Request:
Copy out the line that contains "for node, (x, z)", the line that contains "for node in", and every line between them, exactly, and nothing else.

Input rows:
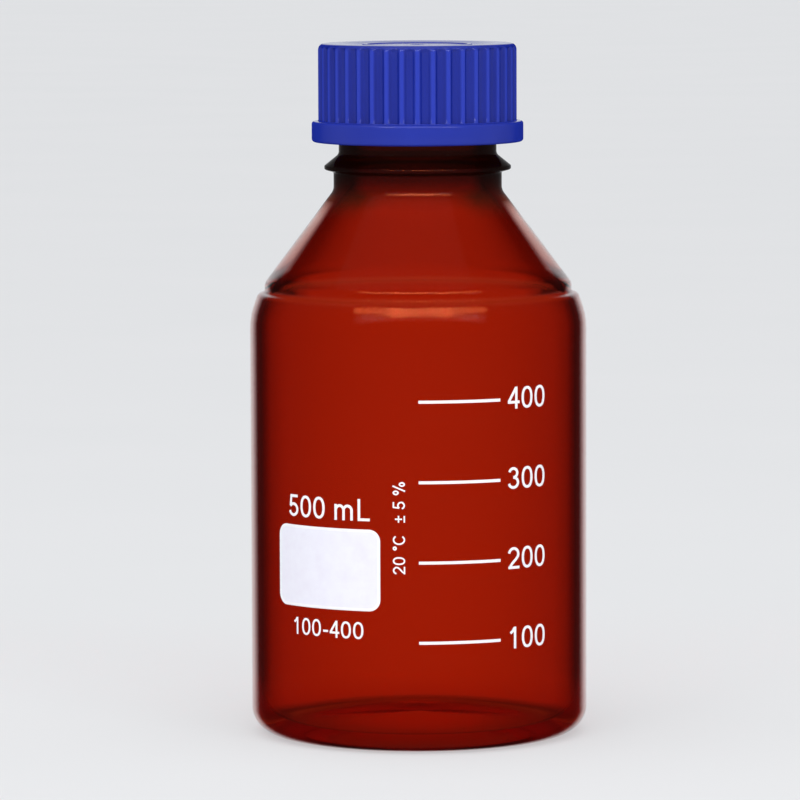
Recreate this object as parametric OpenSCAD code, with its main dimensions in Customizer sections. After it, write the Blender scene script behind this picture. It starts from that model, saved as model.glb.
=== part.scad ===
// Laboratory reagent bottle with a screw cap: a moulded glass bottle, a pouring ring clipped on
// its mouth, a ribbed screw cap with a faced sealing disc inside, and the enamel print on the glass.
// Millimetres. Z is the bottle's axis, and the bottle stands on Z = 0 with its print towards -Y.

/* [Body] */
// Outer diameter of the body
body_d = 86; // [70:0.5:110]
// Glass thickness of the straight side
side_wall = 3.1; // [2:0.1:5]
// Height of the glass, from the table to the rim of the mouth
bottle_h = 170.5; // [160:0.5:220]
// Height at which the straight side ends and the shoulder begins to round
side_h = 102.5; // [92:0.5:106]
// Glass thickness of the conical shoulder
cone_wall = 3.2; // [2:0.1:4.5]

/* [Base] */
// Radius of the heel, where the side turns under
heel_r = 8; // [5:0.5:10]
// Width of the flat ring that the bottle stands on
foot_w = 5; // [3:0.5:8]
// Height of the hollow under the base, at its centre
punt_h = 4; // [1:0.1:5]
// Glass thickness at the centre of the base
base_wall = 2.6; // [2:0.1:8]
// Inner radius between the side and the floor of the bottle
inner_heel_r = 7; // [4:0.5:9]

/* [Shoulder] */
// Radius of the round that leads from the side into the shoulder
shoulder_r = 24; // [15:1:30]
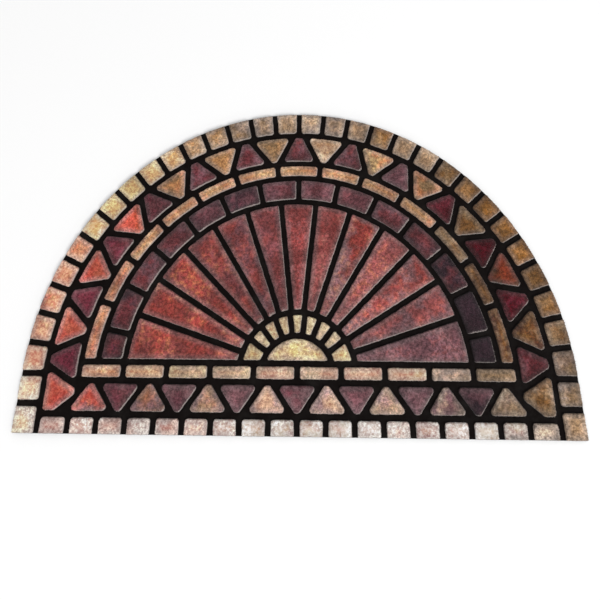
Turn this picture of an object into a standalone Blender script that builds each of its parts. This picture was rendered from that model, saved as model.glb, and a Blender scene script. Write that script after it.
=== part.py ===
"""Half-round doormat, moulded in one piece: a rubber slab with a mosaic of raised flocked pads.

The pads lie in courses. A low sun sits in the middle of the straight side, with a ring of short
tiles and a fan of long rays around it. A course of plum bricks, a course of narrow gold bricks, a
zigzag of triangles and a rim of squares follow the arch. Narrow bricks, triangles and squares
run along the straight side in the same way. Plain rubber shows in the grooves between the pads.
"""

import math
from collections import namedtuple

import bmesh
import bpy
from mathutils import Vector

# Driving dimensions, in metres
WIDTH = 0.762
DEPTH = 0.4572
BASE_THICKNESS = 0.0045
PAD_HEIGHT = 0.0035
GROOVE = 0.0070
ZIGZAG_GROOVE = 0.0075
DRAFT = 0.0009

# Rounds at the corners of the pads
TRIANGLE_CORNER = 0.0048
TILE_CORNER = 0.0044
BRICK_CORNER = 0.0035
RAY_CORNER = 0.0025

# Groove circles of the arch, as radii about the courses' centre. The mat's round edge is struck
# from a point a little higher, so the rim is deepest at the top.
RIM_LIFT = 0.0036
SUN_EDGE = 0.0507
SUN_RING_EDGE = 0.0815
RAY_EDGE = 0.2400
PLUM_EDGE = 0.2772
GOLD_EDGE = 0.3006
ZIGZAG_EDGE = 0.3475

# Straight grooves, as heights above the courses' centre
FAN_BASE = 0.0152
GOLD_BASE = -0.0080
ZIGZAG_BASE = -0.0488
RIM_SPRING = 0.0
CORNER_TILE_TOP = -0.0366

# Courses of the arch, split by straight grooves that run through a pivot on the centre line. The
# rays and both courses of bricks share one fan, in which the bricks break joint.
FAN_PIVOT = 0.0055
FAN_PITCH_DEG = 13.2
Course = namedtuple("Course", "inner outer pivot pitch_deg dividers on_fan_base corner")
ARCH_COURSES = (
    Course(SUN_EDGE, SUN_RING_EDGE, 0.0, 15.8, 8, True, RAY_CORNER),
    Course(SUN_RING_EDGE, RAY_EDGE, FAN_PIVOT, FAN_PITCH_DEG, 12, True, RAY_CORNER),
    Course(RAY_EDGE, PLUM_EDGE, FAN_PIVOT, FAN_PITCH_DEG, 13, True, BRICK_CORNER),
    Course(PLUM_EDGE, GOLD_EDGE, FAN_PIVOT, FAN_PITCH_DEG, 12, True, BRICK_CORNER),
    Course(ZIGZAG_EDGE, WIDTH / 2, RIM_SPRING, 6.0, 31, False, TILE_CORNER),
)

# Zigzag of the arch: every second triangle points outwards, counted from the one on the centre line
ZIGZAG_PITCH_DEG = 7.24
ZIGZAG_LAST = 13
SIDE_AT_INNER_DEG = 6.10
SIDE_AT_OUTER_DEG = 1.31

# Courses of the straight side
FRONT_TRIANGLE_PITCH = 0.0402
FRONT_TRIANGLE_BASE = 0.0566
FRONT_TRIANGLE_TIP = 0.0071
FRONT_TRIANGLE_LAST = 7
FRONT_BRICK_PITCH = 0.0600
FRONT_BRICKS_A_SIDE = 5
FRONT_SQUARE_PITCH = 0.03835
FRONT_SQUARES_A_SIDE = 9

# Working values
HALF_GROOVE = GROOVE / 2
RADIUS = WIDTH / 2
FRONT_EDGE = RIM_LIFT + RADIUS - DEPTH
COURSE_CENTRE_Y = DEPTH / 2 - RADIUS - RIM_LIFT
THICKNESS = BASE_THICKNESS + PAD_HEIGHT
OVERRUN = 0.008
BLOCK_MARGIN = 0.012
CUT_LAP = 0.001
OUTLINE_STEP_DEG = 2.0
PAD_ARC_STEP = 0.021
CORNER_STEPS = 3
CORNER_SHARE = 0.48
FLAT_DEG = 0.1
TOP_FACING = 0.5
WELD = 0.00001

Line = namedtuple("Line", "point direction")


def at(radius, angle_deg):
    """The point at this radius about the courses' centre, at this angle from straight up, clockwise."""
    angle = math.radians(angle_deg)
    return Vector((radius * math.sin(angle), radius * math.cos(angle)))


def moved_right(line, distance):
    """The line moved sideways, to the right of its direction."""
    right = Vector((line.direction.y, -line.direction.x))
    return Line(line.point + right * distance, line.direction)


def on_circle(line, radius):
    """Where the line, followed forwards, leaves the circle of this radius about the courses' centre."""
    along = line.point.dot(line.direction)
    run = math.sqrt(along**2 - line.point.length_squared + radius**2) - along
    return line.point + line.direction * run


def at_height(line, y):
    """Where the line crosses this height."""
    return line.point + line.direction * ((y - line.point.y) / line.direction.y)


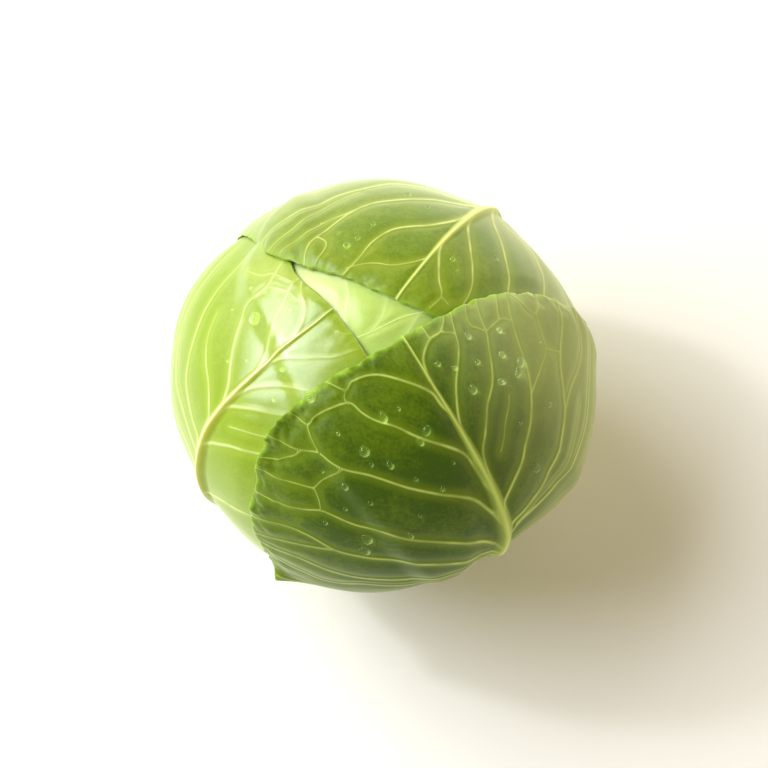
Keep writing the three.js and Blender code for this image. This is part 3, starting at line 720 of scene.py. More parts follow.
def leaf_surface(shape, level, p):
    """The inner and outer face of a leaf at flat points, in metres, and the fields that its material
    reads."""
    leaf = LEAVES[level]
    direction = direction_of(leaf, p)
    open_to_air = exposure(level, direction)
    depth = np.maximum(-beyond_edge(leaf, p), 0)
    gap, signed, half = vein_field(leaf, p)

    stack = stack_under(shape, level, direction)
    sag = EDGE_HUG + EDGE_SAG_SHARE * (stack - stack_under(shape, level, direction, 0, 5))
    low = heart_radius(shape, direction) + stack + LAYER_GAP
    low += keel_height(leaf, p) + edge_lift(shape, leaf, p, open_to_air)
    low -= sag * np.exp(-depth / EDGE_SAG_REACH) * open_to_air

    beside = (p[:, 0] - midrib_x(leaf, p[:, 1])) / rib_half_width(leaf, p[:, 1])
    rib = np.maximum(0, 1 - (beside / 1.35) ** 2) ** 1.6
    rib_rise = rib_height(leaf, p[:, 1]) * (0.85 * rib + 0.15 * np.exp(-0.3 * beside * beside))
    ridge = np.maximum(0, 1 - (gap / (1.9 * half + 1.0)) ** 2) ** 2
    vein_rise = shape.vein / MM * leaf["vein_rise"] * (half / 0.8) ** 0.7 * ridge
    rib_gap = (np.abs(beside) - 0.7) * rib_half_width(leaf, p[:, 1])
    inside_panel = np.clip(np.minimum(gap, rib_gap) / PANEL_REACH, 0, 1)
    bulge = leaf["quilt"] * shape.quilting / MM * inside_panel * (2 - inside_panel) * smooth(0, 12, depth)
    sway = 0.35 * noise(p[:, 0] / 21, p[:, 1] / 21, leaf["azimuth"])
    crumple = noise(p[:, 0] / 6.5, p[:, 1] / 6.5, 3) + 0.5 * noise(p[:, 0] / 3, p[:, 1] / 3, 4)
    frill = 0.6 + 1.4 * smooth(40, 5, np.abs(angle_of(p) - leaf.get("frill", 180)))
    pucker = shape.pucker / MM * crumple * np.exp(-depth / 8) * leaf["ruffle"] * frill

    open_relief = np.maximum(rib_rise, vein_rise + bulge) + sway + pucker
    pressed_relief = PRESSED_RIB * rib_rise + PRESSED_VEIN * vein_rise
    blade = blade_thickness(leaf, p, shape.blade / MM) * (0.4 + 0.6 * smooth(0, 5, depth))
    high = low + blade + open_to_air * open_relief + (1 - open_to_air) * pressed_relief

    fields = {
        "vein_gap": gap,
        "vein_side": signed,
        "vein_half_width": half,
        "depth": depth,
        "height": high * direction[:, 2] + CENTRE_HEIGHT,
        "beside_rib": beside,
    }
    inner, outer = (direction * face[:, None] + CENTRE for face in (low, high))
    return inner * MM, outer * MM, fields


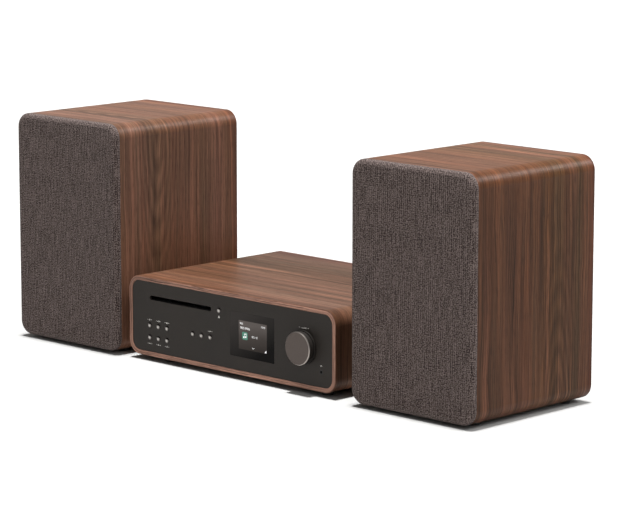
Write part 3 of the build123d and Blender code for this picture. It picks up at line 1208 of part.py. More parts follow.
def port_tube():
    """The reflex port: outer flange, tube and a flared inner mouth."""
    outer = PORT_RADIUS + PORT_WALL
    mouth = BACK_FACE + 2.5
    inner = BACK_FACE - PORT_LENGTH
    outline = Polyline(
        (outer, inner + 6),
        (outer, BACK_FACE),
        (outer + 10, BACK_FACE),
        (outer + 10, mouth - 1),
        (outer + 9, mouth),
        (outer + 2, mouth),
    )
    outline += ThreePointArc((outer + 2, mouth), (PORT_RADIUS + 1.2, mouth - 1.2), (PORT_RADIUS, mouth - 4))
    outline += Line((PORT_RADIUS, mouth - 4), (PORT_RADIUS, inner + 6))
    outline += ThreePointArc((PORT_RADIUS, inner + 6), (PORT_RADIUS + 1.6, inner + 1.6), (outer + 4, inner))
    outline += Polyline((outer + 4, inner), (outer + 5, inner + 2), (outer, inner + 6))
    return [turned(outline, 0, PORT_Z)]


def terminal_plate():
    """The moulded terminal plate, and the crossover board held inside by the back panel."""
    outline = RectangleRounded(TERMINAL_WIDTH, TERMINAL_HEIGHT, 5.0)
    plate = slab(Pos(0, TERMINAL_Z) * outline, BACK_FACE, TERMINAL_THICKNESS)
    plate = fillet(plate.edges().group_by(Axis.Y)[-1], 1.0)
    for x, z in SPEAKER_POSTS:
        plate -= through_rod(x, z, POST_HOLE, BACK_FACE, TERMINAL_THICKNESS)
    for x, z in TERMINAL_SCREWS:
        plate -= through_rod(x, z, TWEETER_SCREW + SCREW_PLAY, BACK_FACE, TERMINAL_THICKNESS)
    rear = BACK_INNER - 6.0
    front = rear - BOARD
    crossover = box((-50, 50), (front, rear), (TERMINAL_Z - 36, TERMINAL_Z + 36))
    pieces = [plate, crossover]
    for side in (-1, 1):
        for up in (-1, 1):
            pieces.append(rod(side * 44, TERMINAL_Z + up * 30, STANDOFF_RADIUS, rear, BACK_INNER - rear))
    for x, radius in ((-28, 15.0), (24, 12.0)):
        coil = rod(x, TERMINAL_Z + 14, radius, front - 12, 12)
        pieces.append(coil - rod(x, TERMINAL_Z + 14, radius / 2, front - 13, 14))
    for x, radius in ((-30, 8.0), (0, 6.0), (26, 8.0)):
        pieces.append(rod(x, TERMINAL_Z - 18, radius, front - 22, 22))
    return pieces


def speaker_posts():
    """The speaker's pair of binding posts."""
    pieces = []
    for x, z in SPEAKER_POSTS:
        pieces += binding_post(x, z, TERMINAL_FACE, TERMINAL_THICKNESS)
    return pieces


def speaker_feet():
    """Four round rubber pads."""
    pads = []
    for side in (-1, 1):
        for y in (SPEAKER_FEET_INSET, SPEAKER_DEPTH - SPEAKER_FEET_INSET):
            x = side * (SPEAKER_WIDTH / 2 - SPEAKER_FEET_INSET)
            pad = Pos(x, y, SPEAKER_FOOT_HEIGHT / 2) * Cylinder(FOOT_RADIUS, SPEAKER_FOOT_HEIGHT)
            pads.append(chamfer(pad.edges().group_by(Axis.Z)[0], 0.8))
    return pads


def speaker_screws():
    """The screws of both drivers and the terminal plate."""
    depth = DRIVER_SCREW_DEPTH
    screws = [pan_screw(x, z, WOOFER_SCREW, 0, depth, 3.0) for x, z in WOOFER_SCREWS]
    screws += [pan_screw(x, z, TWEETER_SCREW, 0, depth, 2.6) for x, z in TWEETER_SCREWS]
    screws += [pan_screw(x, z, TWEETER_SCREW, TERMINAL_FACE, -depth, 2.8) for x, z in TERMINAL_SCREWS]
    return screws


RECEIVER_PARTS = {
    "receiver_cabinet": receiver_cabinet,
    "receiver_front_panel": receiver_front_panel,
    "receiver_rear_panel": receiver_rear_panel,
    "receiver_chassis": receiver_chassis,
    "receiver_feet": receiver_feet,
    "receiver_screws": receiver_screws,
    "receiver_posts": receiver_posts,
    "rear_sockets": rear_sockets,
    "display_window": display_window,
    "display_module": display_module,
    "knob_cap": knob_cap,
    "knob_body": knob_body,
    "encoder_shaft": encoder_shaft,
    "encoder_plunger": encoder_plunger,
    "front_board": front_board,
    "headphone_socket": headphone_socket,
    "disc_drive_frame": disc_drive_frame,
    "disc_turntable": disc_turntable,
    "laser_sled": laser_sled,
    "feed_roller": feed_roller,
    "main_board": main_board,
    "power_supply": power_supply,
}
SPEAKER_PARTS = {
    "speaker_cabinet": speaker_cabinet,
    "speaker_baffle": speaker_baffle,
    "speaker_back_panel": speaker_back_panel,
    "grille_frame": grille_frame,
    "grille_cloth": grille_cloth,
    "woofer_basket": woofer_basket,
    "woofer_cone": woofer_cone,
    "woofer_suspension": woofer_suspension,
    "tweeter": tweeter,
    "port_tube": port_tube,
    "terminal_plate": terminal_plate,
    "speaker_posts": speaker_posts,
    "speaker_feet": speaker_feet,
    "speaker_screws": speaker_screws,
}


def write(node, shapes, place):
    """Put a node's solids in their place and write them to one file."""
    solids = [place * solid for shape in shapes for solid in shape.solids()]
    export_step(Compound(label=node, children=solids), f"parts/{node}.step")


def main():
    os.makedirs("parts", exist_ok=True)
    receiver_place = Pos(RECEIVER_X, FRONT_Y, 0)
    for node, build in RECEIVER_PARTS.items():
        write(node, build(), receiver_place)
    for node, (x, z) in KEY_PLACES.items():
        write(node, [key(x, z)], receiver_place)
    for node, build in SPEAKER_PARTS.items():
        shapes = build()
        for side, x in (("left", LEFT_X), ("right", RIGHT_X)):
            write(f"{side}_{node}", shapes, Pos(x, FRONT_Y, 0))


main()
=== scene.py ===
"""Looks of a mini hifi system: a receiver with a disc slot between two bookshelf speakers."""

import logging
import math
from dataclasses import dataclass
from enum import Enum
from typing import Protocol

import bmesh
import bpy
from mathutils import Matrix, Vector


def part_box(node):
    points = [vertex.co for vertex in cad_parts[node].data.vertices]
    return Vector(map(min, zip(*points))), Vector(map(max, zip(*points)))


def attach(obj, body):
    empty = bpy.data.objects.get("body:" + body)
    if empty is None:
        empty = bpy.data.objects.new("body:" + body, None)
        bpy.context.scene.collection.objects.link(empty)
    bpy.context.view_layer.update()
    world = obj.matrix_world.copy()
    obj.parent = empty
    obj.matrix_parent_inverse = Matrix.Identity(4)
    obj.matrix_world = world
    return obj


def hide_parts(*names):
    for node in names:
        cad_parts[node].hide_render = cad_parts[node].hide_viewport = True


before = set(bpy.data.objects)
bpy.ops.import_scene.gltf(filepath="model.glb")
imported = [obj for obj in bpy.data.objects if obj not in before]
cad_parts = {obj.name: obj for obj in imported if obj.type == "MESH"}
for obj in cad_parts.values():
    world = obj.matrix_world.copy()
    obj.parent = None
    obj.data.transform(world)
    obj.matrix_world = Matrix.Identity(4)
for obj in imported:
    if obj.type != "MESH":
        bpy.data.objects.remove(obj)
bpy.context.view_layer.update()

MM = 0.001
LOG = logging.getLogger("hifi")
# The divisions of a small round shape, and a digit's height as a share of its type size.
ROUND_STEPS = 24
DIGIT_SHARE = 0.72

Point = tuple[float, float]
Size = float | tuple[float, ...]
Ramp = tuple[tuple[float, str], ...]
Tree = bpy.types.NodeTree
Socket = bpy.types.NodeSocket
Material = bpy.types.Material
Piece = bpy.types.Object
Feed = Socket | float | tuple[float, ...]
Inputs = dict[str | int, Feed]


def linear(colour: str) -> tuple[float, ...]:
    """Turns an sRGB hex colour into the linear values that a shader takes.

    Args:
        colour: six hex digits, such as "6d4a3b".

    Returns:
        Linear red, green and blue, and an alpha of one.
    """
    shares = [int(colour[i : i + 2], 16) / 255 for i in (0, 2, 4)]
    red, green, blue = (c / 12.92 if c <= 0.04045 else ((c + 0.055) / 1.055) ** 2.4 for c in shares)
    return (red, green, blue, 1.0)


BLACK = linear("000000")


def add(
    tree: Tree, kind: str, inputs: Inputs | tuple[Feed, ...] = (), stops: Ramp = (), **settings: object
) -> bpy.types.bpy_prop_collection:
    """Adds one shader node with its settings, its inputs and what they are linked from.

    Args:
        tree: the material's or the world's node tree.
        kind: the node's type without its first words, and after a point its operation, if any.
        inputs: values or output sockets, in order, or else by input name or number. A MapRange
            takes a value, the range it comes from and the range it goes to.
        stops: places and hex colours, for a node that has a colour ramp.
        **settings: the node's own properties.

    Returns:
        The new node's outputs.
    """
    kind, _, operation = kind.partition(".")
    node = tree.nodes.new(f"ShaderNode{kind}")
    for name, value in {**settings, **({"operation": operation} if operation else {})}.items():
        setattr(node, name, value)
    for number, (place, colour) in enumerate(stops):
        elements = node.color_ramp.elements
        element = elements[number] if number < 2 else elements.new(place)
        element.position = place
        element.color = linear(colour)
    for name, value in inputs.items() if isinstance(inputs, dict) else enumerate(inputs):
        if isinstance(value, Socket):
            tree.links.new(value, node.inputs[name])
        else:
            node.inputs[name].default_value = value
    return node.outputs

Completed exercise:
    for node, (x, z) in KEY_PLACES.items():
        write(node, [key(x, z)], receiver_place)
    for node, build in SPEAKER_PARTS.items():
        shapes = build()
        for side, x in (("left", LEFT_X), ("right", RIGHT_X)):
            write(f"{side}_{node}", shapes, Pos(x, FRONT_Y, 0))


main()
=== scene.py ===
"""Looks of a mini hifi system: a receiver with a disc slot between two bookshelf speakers."""

import logging
import math
from dataclasses import dataclass
from enum import Enum
from typing import Protocol

import bmesh
import bpy
from mathutils import Matrix, Vector


def part_box(node):
    points = [vertex.co for vertex in cad_parts[node].data.vertices]
    return Vector(map(min, zip(*points))), Vector(map(max, zip(*points)))


def attach(obj, body):
    empty = bpy.data.objects.get("body:" + body)
    if empty is None:
        empty = bpy.data.objects.new("body:" + body, None)
        bpy.context.scene.collection.objects.link(empty)
    bpy.context.view_layer.update()
    world = obj.matrix_world.copy()
    obj.parent = empty
    obj.matrix_parent_inverse = Matrix.Identity(4)
    obj.matrix_world = world
    return obj


def hide_parts(*names):
    for node in names:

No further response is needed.